The more customized the private label item, the more buffer time is needed.

Factories producing stock-based items can move faster than those handling full OEM development.

Comparing Suppliers Beyond the Quote

When comparing private label travel gift suppliers, the quote should never stand alone.

A strong supplier package should connect price, MOQ, quality controls, and timing in one workable offer.

This is also where sourcing decisions become less reactive and more strategic.

What to compare side by side

  • Quoted unit price at different quantity tiers
  • Sampling fees and whether they are refundable
  • Production lead time after deposit and approval
  • Material certifications and testing support
  • Packaging options and carton efficiency
  • Defect handling, replacement terms, and inspection process

A private label program becomes easier to scale when reorders are simple.

That means stable trims, documented specs, and a supplier that can repeat color and packaging consistently.

For many travel gift categories, repeatability is as important as first-order cost.

Risk Control Tips Before Placing a Private Label Order

There are a few practical ways to reduce sourcing risk early.

These steps help keep a private label travel gift project on budget and on schedule.

  • Lock product specifications before final quoting
  • Approve pre-production samples against written standards
  • Confirm packaging dimensions before freight booking
  • Separate sample approval time from bulk production time
  • Build a backup plan for urgent air shipments
  • Review reorder terms before the first PO is issued

Another smart move is to ask for cost breakdown logic.

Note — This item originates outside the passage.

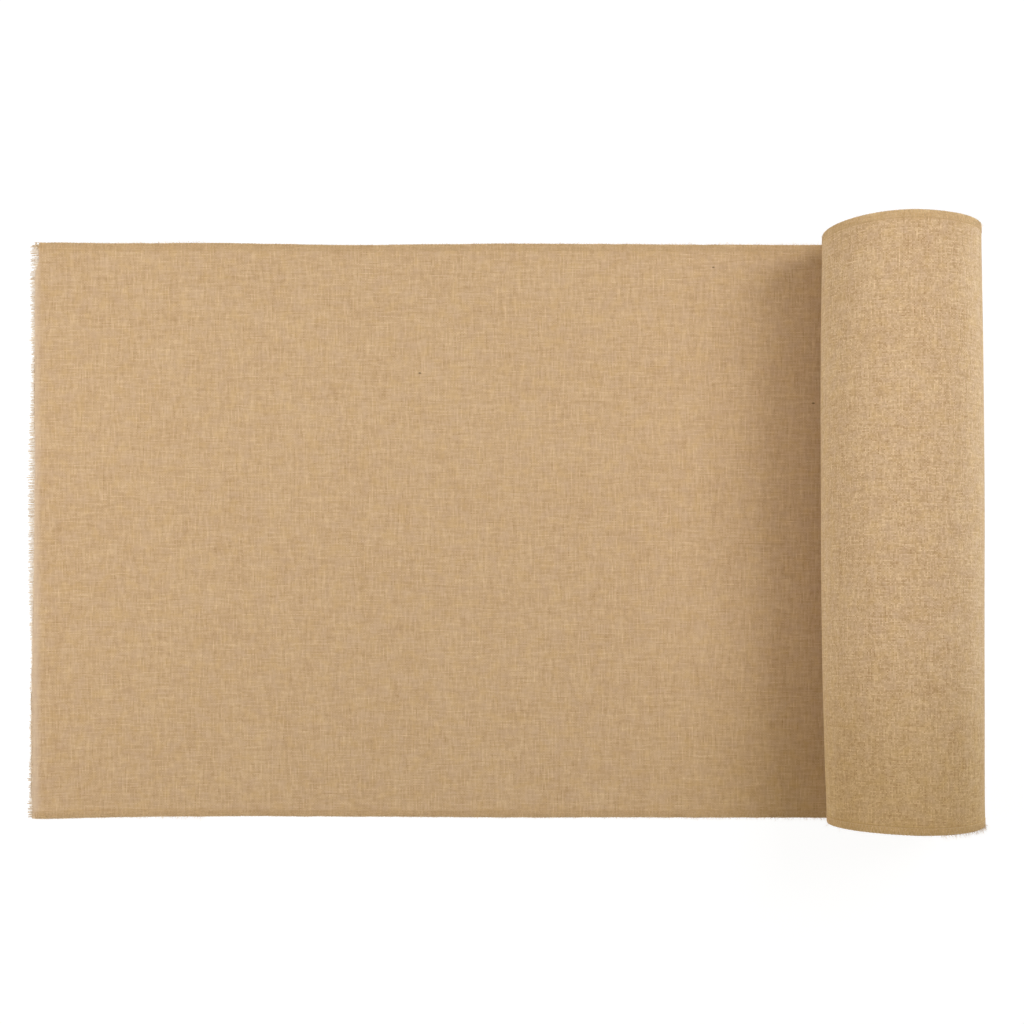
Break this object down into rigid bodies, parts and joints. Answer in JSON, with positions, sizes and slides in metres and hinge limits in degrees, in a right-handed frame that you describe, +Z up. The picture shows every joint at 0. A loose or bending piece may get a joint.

Suppliers do not need to reveal every margin detail.

But they should explain what changes the price, what changes the MOQ, and what can shorten lead time.

That transparency is often a good predictor of future execution.

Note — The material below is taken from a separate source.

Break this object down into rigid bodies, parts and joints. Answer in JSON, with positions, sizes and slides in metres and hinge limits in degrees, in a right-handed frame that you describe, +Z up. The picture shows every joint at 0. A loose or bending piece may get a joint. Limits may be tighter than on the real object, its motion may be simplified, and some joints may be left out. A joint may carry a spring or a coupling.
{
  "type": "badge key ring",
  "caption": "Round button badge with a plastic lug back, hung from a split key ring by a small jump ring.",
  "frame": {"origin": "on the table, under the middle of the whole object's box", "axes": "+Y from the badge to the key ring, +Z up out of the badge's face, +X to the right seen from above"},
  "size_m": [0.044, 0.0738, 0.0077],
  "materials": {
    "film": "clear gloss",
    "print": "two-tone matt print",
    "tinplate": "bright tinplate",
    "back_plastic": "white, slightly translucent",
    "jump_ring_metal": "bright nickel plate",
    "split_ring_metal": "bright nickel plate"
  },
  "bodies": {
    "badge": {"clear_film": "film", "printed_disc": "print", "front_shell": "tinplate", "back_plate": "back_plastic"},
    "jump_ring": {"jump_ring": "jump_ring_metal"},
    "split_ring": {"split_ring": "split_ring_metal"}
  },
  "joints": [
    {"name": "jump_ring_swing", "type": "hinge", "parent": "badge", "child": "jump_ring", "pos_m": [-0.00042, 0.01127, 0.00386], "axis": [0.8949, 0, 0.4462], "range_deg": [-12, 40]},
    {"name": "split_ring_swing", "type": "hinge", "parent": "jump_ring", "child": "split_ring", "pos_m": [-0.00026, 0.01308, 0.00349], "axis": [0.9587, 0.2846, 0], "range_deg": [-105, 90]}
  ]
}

Final Takeaway for Sourcing Decisions

Private label travel gifts are not only about picking an attractive item.

The stronger sourcing decision comes from balancing cost, MOQ, lead time, and repeat-order reliability together.

In today’s market, a useful private label strategy also needs flexibility.

Demand can shift quickly, freight costs can move, and campaign calendars rarely stay perfect.

That is why the best suppliers are not just low-cost vendors.

They are partners that provide clear numbers, realistic timing, and consistent execution.

Before moving forward, compare every private label offer against your target margin, launch date, and reorder plan.

That simple discipline makes it much easier to build a travel gift line that performs well now and scales with less risk later.